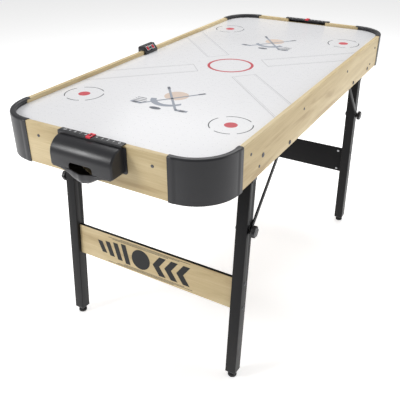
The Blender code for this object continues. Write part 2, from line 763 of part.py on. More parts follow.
def build_brace(name, sx, sy, looks):
    """A flat bar from the rail bolt down to the lock bolt, its wider lower end an open hook."""
    start = Vector((BRACE_X, BRACE_Z))
    end = Vector((LOCK_X, LOCK_Z))
    along = (end - start).normalized()
    heading = degrees(atan2(along.y, along.x))
    reach = 180 - degrees(asin(BRACE_HALF_WIDTH / BRACE_HOOK_RADIUS))
    outline = arc(start, BRACE_HALF_WIDTH, heading + 90, heading + 270, 8)
    outline += arc(end, BRACE_HOOK_RADIUS, heading - reach, heading + reach, 14)
    span = sorted((sy * BRACE_INNER_Y, sy * BRACE_OUTER_Y))

    def mirrored(points):
        return [(sx * x, z) for x, z in points]

    brace = prism(f"brace_{name}", mirrored(outline), "Y", *span, looks["legs"], radians(30))
    boolean(brace, pin_hole(f"cut_brace_pivot_{name}", sx * BRACE_X, BRACE_Z))
    # The slot leaves the bolt towards the upper side and a little back along the bar.
    upper = Vector((-along.y, along.x))
    leave = upper * cos(HOOK_SLANT) - along * sin(HOOK_SLANT)
    slot_heading = degrees(atan2(leave.y, leave.x))
    slot = arc(end, HOOK_SLOT_WIDTH / 2, slot_heading + 90, slot_heading + 270, 8)
    slot += [tuple(Vector(slot[-1]) + leave * 0.02), tuple(Vector(slot[0]) + leave * 0.02)]
    boolean(brace, prism(f"cut_brace_hook_{name}", mirrored(slot), "Y", span[0] - 0.01, span[1] + 0.01))
    set_origin(brace, (sx * BRACE_X, sy * (BRACE_INNER_Y + BRACE_OUTER_Y) / 2, BRACE_Z))


def build_brace_bolt(name, sx, sy, looks):
    head = RAIL_OUT_Y + GAP
    profile = [
        (PIN_RADIUS, BRACE_INNER_Y),
        (PIN_RADIUS, head),
        (0.0070, head),
        (0.0064, head + 0.0018),
        (0.0040, head + 0.0028),
    ]
    centre = (sx * BRACE_X, 0, BRACE_Z)
    turned(f"brace_bolt_{name}", [(r, sy * y) for r, y in profile], centre, "Y", looks["steel"], segments=16)


def build_lock(name, sx, sy, looks):
    """The lobed locking knob and the bolt that it screws on to, through the leg and the brace's hook."""
    centre = (sx * PIVOT_X, 0, LOCK_UPRIGHT_Z)
    head = LEG_IN_Y - GAP
    bolt = [
        (0.0060, head - 0.0070),
        (0.0090, head - 0.0045),
        (0.0090, head),
        (PIN_RADIUS, head),
        (PIN_RADIUS, KNOB_END_Y - 0.006),
    ]
    turned(f"knob_bolt_{name}", [(r, sy * y) for r, y in bolt], centre, "Y", looks["steel"], segments=16)
    profile = [
        (KNOB_STEM_RADIUS, BRACE_OUTER_Y + GAP),
        (KNOB_STEM_RADIUS, KNOB_HEAD_Y),
        (KNOB_RADIUS - 0.0015, KNOB_HEAD_Y + 0.0002),
        (KNOB_RADIUS, KNOB_HEAD_Y + 0.0017),
        (KNOB_RADIUS, KNOB_END_Y - 0.0025),
        (KNOB_RADIUS - 0.0012, KNOB_END_Y - 0.0008),
        (0.0110, KNOB_END_Y),
    ]
    profile = [(r, sy * y) for r, y in profile]
    knob = turned(
        f"lock_knob_{name}", profile, centre, "Y", looks["plastic"], segments=36, waves=6, wave=0.06
    )
    low, high = sorted((sy * 0.3, sy * (KNOB_END_Y - 0.0045)))
    boolean(knob, pin_hole(f"cut_knob_{name}", centre[0], centre[2], low=low, high=high))


def lean_out(end, sx, pieces):
    """Hangs the upright pieces of a leg frame on an empty at their pivot and leans their feet outwards."""
    hinge = bpy.data.objects.new(f"{end}_leg_frame", None)
    bpy.context.scene.collection.objects.link(hinge)
    hinge.location = (sx * PIVOT_X, 0, PIVOT_Z)
    bpy.context.view_layer.update()
    for piece in pieces:
        piece.parent = hinge
        piece.matrix_parent_inverse = hinge.matrix_world.inverted()
    hinge.rotation_euler = (0, -sx * LEG_LEAN, 0)


def build_crossbar(end, sx, looks):
    x = sx * PIVOT_X
    half = LEG_IN_Y - GAP
    low = (x - CROSSBAR_THICKNESS / 2, -half, CROSSBAR_LOW)
    high = (x + CROSSBAR_THICKNESS / 2, half, CROSSBAR_HIGH)
    box(f"crossbar_{end}", low, high, looks["wood"], bevel=0.0008)


def build_leg_frames(looks):
    for end, sx in (("near", -1), ("far", 1)):
        studs = []
        for side, sy in (("left", 1), ("right", -1)):
            name = f"{end}_{side}"
            build_bracket(name, sx, sy, looks)
            build_brace(name, sx, sy, looks)
            build_brace_bolt(name, sx, sy, looks)
            studs.append(build_foot(name, sx, sy, looks))
        build_pivot_rod(end, sx, looks)
        fixed = set(bpy.data.objects) - set(studs)
        for side, sy in (("left", 1), ("right", -1)):
            name = f"{end}_{side}"
            build_leg(name, sx, sy, looks)
            build_foot_plug(name, sx, sy, looks)
            build_lock(name, sx, sy, looks)
        build_crossbar(end, sx, looks)
        lean_out(end, sx, [obj for obj in bpy.data.objects if obj not in fixed])


def main():
    clear_scene()
    looks = {
        "wood": material("maple_print", (0.67, 0.52, 0.29), 0.45),
        "plastic": material("charcoal_plastic", (0.06, 0.06, 0.065), 0.42),
        "surface": material("playing_laminate", (0.80, 0.80, 0.82), 0.22),
        "board": material("fibreboard", (0.30, 0.20, 0.12), 0.8),
        "legs": material("black_powder_coat", (0.025, 0.025, 0.028), 0.5),
        "steel": material("zinc_steel", (0.55, 0.55, 0.57), 0.35, 1.0),
        "rubber": material("black_rubber", (0.02, 0.02, 0.02), 0.8),
        "red": material("red_plastic", (0.75, 0.02, 0.05), 0.4),
        "lens": material("scorer_lens", (0.01, 0.01, 0.012), 0.12),
        "button": material("grey_plastic", (0.25, 0.25, 0.26), 0.5),
    }
    build_rails(looks)
    build_caps(looks)
    build_boards(looks)
    build_goals(looks)
    build_scorer(looks)
    build_blower(looks)
    build_power(looks)
    build_leg_frames(looks)


main()
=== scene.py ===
"""The finished look of the folding air hockey table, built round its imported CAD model."""

import json
from math import cos, exp, hypot, pi, radians, sin, tau

import bmesh
import bpy
from mathutils import Matrix, Vector

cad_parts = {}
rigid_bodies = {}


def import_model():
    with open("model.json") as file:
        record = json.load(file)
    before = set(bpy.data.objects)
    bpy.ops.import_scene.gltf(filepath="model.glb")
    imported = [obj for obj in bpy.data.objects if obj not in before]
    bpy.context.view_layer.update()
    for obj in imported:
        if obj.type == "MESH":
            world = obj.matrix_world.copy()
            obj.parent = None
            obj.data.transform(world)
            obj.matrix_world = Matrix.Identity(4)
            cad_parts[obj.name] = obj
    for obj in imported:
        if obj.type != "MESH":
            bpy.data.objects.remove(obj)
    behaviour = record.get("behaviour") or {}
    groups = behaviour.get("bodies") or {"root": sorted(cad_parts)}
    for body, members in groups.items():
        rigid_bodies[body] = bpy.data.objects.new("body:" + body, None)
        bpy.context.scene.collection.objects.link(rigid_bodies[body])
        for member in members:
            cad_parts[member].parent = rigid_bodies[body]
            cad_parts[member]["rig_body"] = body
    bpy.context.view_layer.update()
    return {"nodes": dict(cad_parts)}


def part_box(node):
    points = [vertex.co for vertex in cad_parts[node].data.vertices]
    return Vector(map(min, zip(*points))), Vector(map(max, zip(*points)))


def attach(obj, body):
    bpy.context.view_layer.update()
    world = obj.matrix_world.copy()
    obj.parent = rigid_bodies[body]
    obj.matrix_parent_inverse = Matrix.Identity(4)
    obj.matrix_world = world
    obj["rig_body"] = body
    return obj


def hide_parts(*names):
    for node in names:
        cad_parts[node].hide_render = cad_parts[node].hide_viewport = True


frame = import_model()

ENDS = (("near", -1), ("far", 1))
SIDES = (("left", 1), ("right", -1))
CORNERS = [(f"{end}_{side}", end, sx, sy) for end, sx in ENDS for side, sy in SIDES]

# Places read from the frame.
SURFACE_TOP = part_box("playing_surface")[1].z
SURFACE_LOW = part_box("playing_surface")[0].z
FIELD_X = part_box("playing_surface")[1].x
FIELD_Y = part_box("playing_surface")[1].y
RAIL_LOW, RAIL_TOP = (corner.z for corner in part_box("side_rail_left"))
RAIL_IN_Y, RAIL_OUT_Y = (corner.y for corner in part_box("side_rail_left"))
RAIL_IN_X, RAIL_OUT_X = (corner.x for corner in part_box("end_rail_far"))
CAP_INNER, CAP_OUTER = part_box("corner_cap_far_left")
CAP_X, CAP_Y = CAP_OUTER.x, CAP_OUTER.y
CAP_LOW, CAP_TOP = CAP_INNER.z, CAP_OUTER.z
LEG_IN_Y, LEG_OUT_Y = (corner.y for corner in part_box("leg_far_left"))
LEG_Y = (LEG_IN_Y + LEG_OUT_Y) / 2
PIVOT_X = sum(corner.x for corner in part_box("pivot_rod_far")) / 2
PIVOT_Z = sum(corner.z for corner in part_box("pivot_rod_far")) / 2
FOOT_X = sum(corner.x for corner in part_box("levelling_foot_far_left")) / 2
BRACE_BOLT_X = sum(corner.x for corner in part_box("brace_bolt_far_left")) / 2
BRACE_BOLT_Z = sum(corner.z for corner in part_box("brace_bolt_far_left")) / 2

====

What needs to be done: Quote exactly the opening line of the material above and every line after it, up to and including the line that contains "set_origin(brace, (sx *".

Finished exercise:
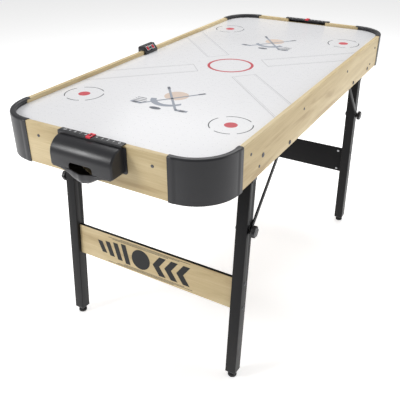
The Blender code for this object continues. Write part 2, from line 763 of part.py on. More parts follow.
def build_brace(name, sx, sy, looks):
    """A flat bar from the rail bolt down to the lock bolt, its wider lower end an open hook."""
    start = Vector((BRACE_X, BRACE_Z))
    end = Vector((LOCK_X, LOCK_Z))
    along = (end - start).normalized()
    heading = degrees(atan2(along.y, along.x))
    reach = 180 - degrees(asin(BRACE_HALF_WIDTH / BRACE_HOOK_RADIUS))
    outline = arc(start, BRACE_HALF_WIDTH, heading + 90, heading + 270, 8)
    outline += arc(end, BRACE_HOOK_RADIUS, heading - reach, heading + reach, 14)
    span = sorted((sy * BRACE_INNER_Y, sy * BRACE_OUTER_Y))

    def mirrored(points):
        return [(sx * x, z) for x, z in points]

    brace = prism(f"brace_{name}", mirrored(outline), "Y", *span, looks["legs"], radians(30))
    boolean(brace, pin_hole(f"cut_brace_pivot_{name}", sx * BRACE_X, BRACE_Z))
    # The slot leaves the bolt towards the upper side and a little back along the bar.
    upper = Vector((-along.y, along.x))
    leave = upper * cos(HOOK_SLANT) - along * sin(HOOK_SLANT)
    slot_heading = degrees(atan2(leave.y, leave.x))
    slot = arc(end, HOOK_SLOT_WIDTH / 2, slot_heading + 90, slot_heading + 270, 8)
    slot += [tuple(Vector(slot[-1]) + leave * 0.02), tuple(Vector(slot[0]) + leave * 0.02)]
    boolean(brace, prism(f"cut_brace_hook_{name}", mirrored(slot), "Y", span[0] - 0.01, span[1] + 0.01))
    set_origin(brace, (sx * BRACE_X, sy * (BRACE_INNER_Y + BRACE_OUTER_Y) / 2, BRACE_Z))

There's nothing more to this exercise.